Yes, that is correct, but I have organised the schedule is in order of when members signed up to the listening club. Apart from those above, there have been 6 other nominations by members, but there are also 32 members signed up to take part. :O If someone fails to get a nomination in by the time their turn comes around, then that weeks will be selected at random from the existing nominations.


----------



## maestro267 (Jul 25, 2009)

I've just listened to the Borodin Quartet YT version linked above. This is the first time I've heard this work, and I really like it. Highlights for me include all the key changes in the first movement. A minor, F major, C major, E minor, to name a few, and the 'faster' D major sections in the beautiful third movement, the progression of which reminds me of Pachelbel's Canon in D.

Thank you Fugue for recommending the quartet this week. I think this will be a great way, not just for me to hear works I'm unfamiliar with, but to share my views on familiar works and see what other members think of them. Maybe people will point out things I hadn't noticed about works I "know well".

If we're giving marks for the work, I'll give this 8/10.


----------



## Clementine (Nov 18, 2011)

One of my favorite pieces, I have the Alban Berg Quartet recording. This quartet really contains it all: passion, beauty, and originality. Although I don't often come back to the second movement, it's hard not to admire the sounds he was able to create out of the quartet, and when he was deaf no less! The first two movements have always struck me as fairly introductory, while the meat of the material lies in the second half of the piece. The slow movement is of course one of the most gorgeous things out there, and the climax a few minutes before the end pulls at the heartstrings in the most visual way possible, with the entire quartet literally pulling the notes back (attacking, then decrescendo). It's also a great example of Beethoven really getting to the essence of the material, as one by one each instrument joins in on the pull, and the melody fades away only to leave the harmony. The finale is just as beautiful, though I always felt he settled back into major far too quickly. It doesn't really rest on it like the slow movement, it tugs you into it and forces you to dance.


----------



## Chrythes (Oct 13, 2011)

Couldn't agree more with Clementine's post, even though I really like the first two movements - they are indeed great introductory movements. They somehow prepare for the upcoming third movement by creating an eerie atmosphere. I'd dare to say that the fourth movement is really unnecessary. He does come back to the major too quickly, which couldn't have been a problem if instead, the fifth movement was the fourth and ultimately the ending. 
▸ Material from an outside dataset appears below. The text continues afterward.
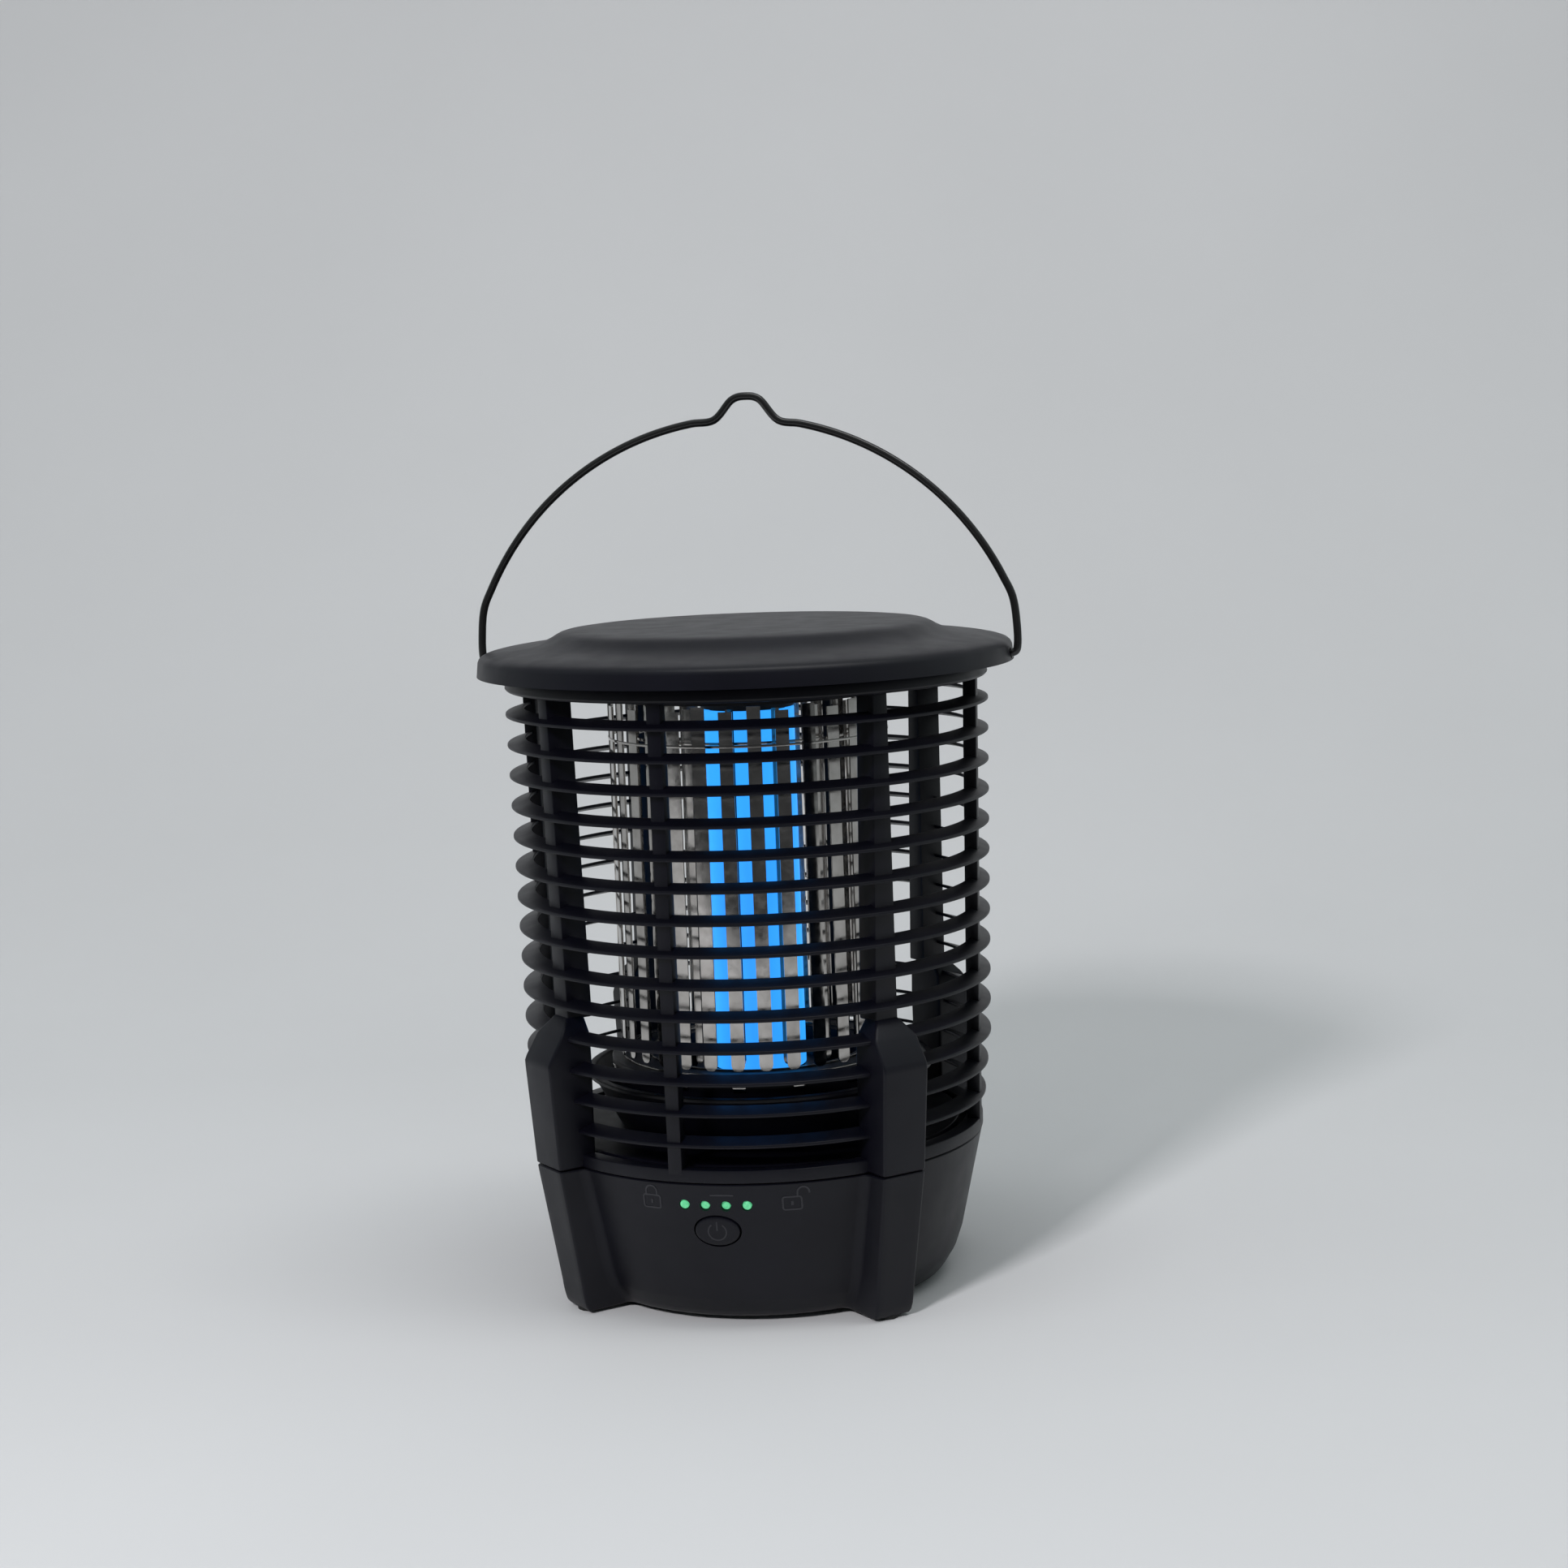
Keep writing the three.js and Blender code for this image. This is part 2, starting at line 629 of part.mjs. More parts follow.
// Metal socket, open towards the back, with a contact tongue inside.
function chargingPort() {
  const { z, width, height, depth, y, wall, mouth, tongue } = PORT;
  const back = y + depth;
  const slab = (x, y0, y1, high) => block(-x, x, y0, y1, z - high / 2, z + high / 2);
  const shell = slab(width / 2, y, back, height);
  const hollow = slab(width / 2 - wall, back - mouth, back + 1, height - 2 * wall);
  const blade = slab(width / 3, y + 1, back - 0.8, tongue);
  return fromSolid(toSolid(shell).subtract(toSolid(hollow)).add(toSolid(blade)));
}

// ---- Assembly ----

add('cage', cage(), blackPlastic());
for (let i = 0; i < LOUVRE.count; i += 1) add(`louvre_${i + 1}`, louvre(i), blackPlastic());
add('top_cover', lid(), blackPlastic());
add('handle', handle(), blackMetal());
addScrews('lid_screw', LID_SCREW, COLLAR.plateZ - GAP - LID_SCREW.headHigh);

add('outer_grid', gridCylinder(GRID.outerR, GRID.bars), steel());
add('inner_grid', gridCylinder(GRID.innerR, GRID.bars / 2), steel());
add('grid_bottom_holder', bottomHolder(), blackPlastic());
add('grid_top_holder', topHolder(), blackPlastic());
add('lamp_tube', sleeve(LAMP.r - LAMP.wall, LAMP.r, LAMP.z0, LAMP.z1), blueDiffuser());
add('lamp_board', lampBoard(), circuitBoard());
add('lamp_socket', lampSocket(), blackPart());
add('lamp_cap', lampCap(), blackPart());
add('insect_tray', insectTray(), blackPlastic());

const panel = panelFrame();
group.add(panel);
add('base_shell', baseShell(panel), blackPlastic());
add('base_deck', deck(), blackPlastic());
add('bottom_cover', bottomCover(), blackPlastic());
addScrews('bottom_screw', COVER_SCREW, COVER_Z);
addScrews('deck_screw', DECK_SCREW, BOARD.z0 - GAP - DECK_SCREW.headHigh);
MAIN_POST_ANGLES.forEach((angle, i) => {
  add(`foot_pad_${i + 1}`, onCircle(rod(PAD.r, 0, PAD.high, PAD_ROUND), PAD.at, angle), rubber());
});

add('battery_cradle', cellCradle(), blackPart());
[-1, 1].forEach((side, i) => {
  const cell = rod(CELL.r, -CELL.length / 2, CELL.length / 2, 24).rotateY(Math.PI / 2);
  add(`battery_cell_${i + 1}`, cell.translate(0, side * CELL.y, CELL.z), cellWrap());
});
add('main_board', mainBoard(), circuitBoard());
const onBoard = ({ x, y, z1 }) => block(...x, ...y, BOARD.z1 + GAP, z1);
add('hv_transformer', onBoard(TRANSFORMER), yellowTape());
add('hv_capacitor', onBoard(CAPACITOR), brownResin());
add('charging_port', chargingPort(), steel());

const buttonPlate = ellipsePlate(BUTTON.halfWidth, BUTTON.halfHeight, BUTTON.depth);
add('power_button', inward(buttonPlate, 0, 0, -BUTTON.proud), blackPlastic(), panel);
const switchFace = BUTTON.depth - BUTTON.proud + BUTTON.travel + GAP;
add('tact_switch', block(-SWITCH.half, SWITCH.half, switchFace, SWITCH.back, -SWITCH.half, SWITCH.half),
  blackPart(), panel);
lightPlaces.forEach((x, i) => {
  const light = inward(rod(LIGHT.r, 0, LIGHT.length), x, LIGHT.up, LIGHT.recess);
  add(`indicator_light_${i + 1}`, light, greenLens(), panel);
});
const { half, near, far, low, high } = PANEL_BOARD;
add('panel_board', block(-half, half, near, far, low, high), circuitBoard(), panel);

export default group;
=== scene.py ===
import json
import math

import bmesh
import bpy
from mathutils import Matrix, Vector


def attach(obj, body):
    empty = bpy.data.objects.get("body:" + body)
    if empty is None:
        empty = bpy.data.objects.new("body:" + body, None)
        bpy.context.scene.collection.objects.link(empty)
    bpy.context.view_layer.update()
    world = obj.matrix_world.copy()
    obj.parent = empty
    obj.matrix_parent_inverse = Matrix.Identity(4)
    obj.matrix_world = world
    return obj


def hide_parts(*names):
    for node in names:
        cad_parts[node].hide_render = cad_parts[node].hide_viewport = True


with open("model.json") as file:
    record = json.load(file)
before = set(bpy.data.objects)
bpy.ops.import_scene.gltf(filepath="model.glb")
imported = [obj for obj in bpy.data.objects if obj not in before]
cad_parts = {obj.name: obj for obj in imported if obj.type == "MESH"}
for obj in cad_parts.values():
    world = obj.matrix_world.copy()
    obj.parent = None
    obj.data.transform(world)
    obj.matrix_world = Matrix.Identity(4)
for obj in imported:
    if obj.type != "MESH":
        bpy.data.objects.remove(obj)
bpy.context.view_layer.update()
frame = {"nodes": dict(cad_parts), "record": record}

# Cordless electric bug zapper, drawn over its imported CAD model. Lengths in the tables are in
# millimetres, and angles are in degrees from the front (-Y) towards +X.

MM = 0.001

# ---- Dimensions ----

LOUVRE = {"count": 14, "top_z": 178.0, "pitch": 9.37, "width": 5.6, "rise": 1.7, "thick": 1.0}
LOUVRE_TOP_R = 74.0
LOUVRE_TWELFTH_R = 72.2
LOUVRE_LAST_R = (71.1, 70.1)
COLLAR = {"z0": 185.8, "z1": 189.6, "r": 74.0, "inner_r": 70.5, "plate_z": 187.6, "hole_r": 24.0}
RING = {"z0": 45.7, "z1": 49.5, "r": 68.9, "inner_r": 64.0}
POST = {"top_r": 71.3, "bottom_r": 68.9, "depth": 8.5, "top_half": 2.5, "low_half": 3.9}
THIN_POST = {"depth": 4.0, "half": 2.2}
MAIN_ANGLES = (45, 135, 225, 315)
THIN_ANGLES = (-9.5, 90, 170.5, 270)

# Upper leg sections: height, distance of the face from the axis, half width.
UPPER_LEG = (
    (91.0, 69.3, 3.5),
    (90.2, 70.2, 4.2),
    (86.2, 73.6, 7.0),
    (85.2, 74.3, 7.5),
    (79.0, 78.1, 7.75),
    (77.6, 78.7, 7.8),
    (76.2, 78.65, 7.8),
    (60.0, 77.45, 7.6),
    (46.1, 76.4, 7.4),
    (45.7, 76.0, 7.1),
)
LEG_INNER_R = 64.0

# Base rows from the rim down: wall radius and height, then leg face radius, height and half width.
BASE_ROWS = (
    (66.2, 45.3, 66.2, 45.3, 7.4),
    (68.2, 45.3, 75.9, 45.3, 7.2),
    (68.55, 44.95, 76.25, 44.95, 7.4),
    (67.9, 42.0, 75.79, 42.0, 7.35),
    (66.98, 38.0, 75.1, 38.0, 7.28),
    (66.09, 34.0, 74.42, 34.0, 7.21),
    (65.2, 30.0, 73.74, 30.0, 7.14),
    (64.32, 26.0, 73.05, 26.0, 7.07),
    (63.43, 22.0, 72.37, 22.0, 7.0),
    (62.54, 18.0, 71.69, 18.0, 6.94),
    (61.7, 14.2, 71.04, 14.2, 6.87),
    (60.72, 11.4, 70.56, 11.4, 6.82),
    (59.75, 8.6, 70.09, 8.6, 6.78),
    (59.3, 7.7, 69.93, 7.2, 6.75),
    (58.2, 6.0, 69.64, 5.4, 6.72),
    (57.1, 4.2, 69.3, 3.9, 6.7),
    (55.7, 2.4, 68.75, 2.1, 6.55),
    (54.6, 1.7, 67.9, 1.0, 6.35),
    (53.9, 1.6, 67.1, 0.8, 6.1),
    (52.5, 1.6, 60.6, 0.8, 6.1),
    (51.4, 1.6, 59.4, 1.0, 6.1),
    (50.2, 1.6, 50.2, 1.6, 6.1),
    (50.2, 4.0, 50.2, 4.0, 6.1),
    (42.5, 4.0, 42.5, 4.0, 6.1),
    (42.5, 6.6, 42.5, 6.6, 6.1),
    (54.6, 6.6, 54.6, 6.6, 6.1),
    (58.7, 14.2, 58.7, 14.2, 6.1),
)
LEG_EDGE = 0.9                      # rounding of the leg's outer edges
LEG_FILLET = 2.6                    # hollow rounding where the leg meets the wall
LEG_DRAFT = 0.6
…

But nonetheless it's one of my favourite string quartets and pieces as a whole.


----------



## Arsakes (Feb 20, 2012)

I Love the third movement (A convalescent's hymn of thanksgiving in the Lydian mode). 
4th movement was a short passionate one.
2nd and 5th wasn't special. 1st movement (Allegro sostenuto) has some good moments specially in the last three minutes.

A good string quartet but I doubt it could beat Dvorak's SQ no. 8, 13 or 14.

Score: 7.4 / 10


----------



## Fugue (Apr 26, 2011)

Some good posts on this thread, makes interesting reading.
I love the Borodin Quartet's recording. The third movement is sublime.
I have been listening to the Takacs version too. I'm leaning towards the Borodin at the moment.


----------



## Hausmusik (May 13, 2012)

The A Minor quartet is clearly a major chamber work, and the middle movement is one of the most distinctive movements in the whole cycle. But even though I acknowledge its importance, it is probably my least favorite of Beethoven's late quartets. It is overlong (the Op. 130 is equally long, but doesn't feel as long to me) and bizarrely proportioned, and the parts don't hang together, for me. I even think the "great" middle movement, at 18 minutes, is too long for the musical material--it outstays its welcome for me. The movements that work best, for me, are the outer movements, while movements 2 and 4 just don't work for me at all. 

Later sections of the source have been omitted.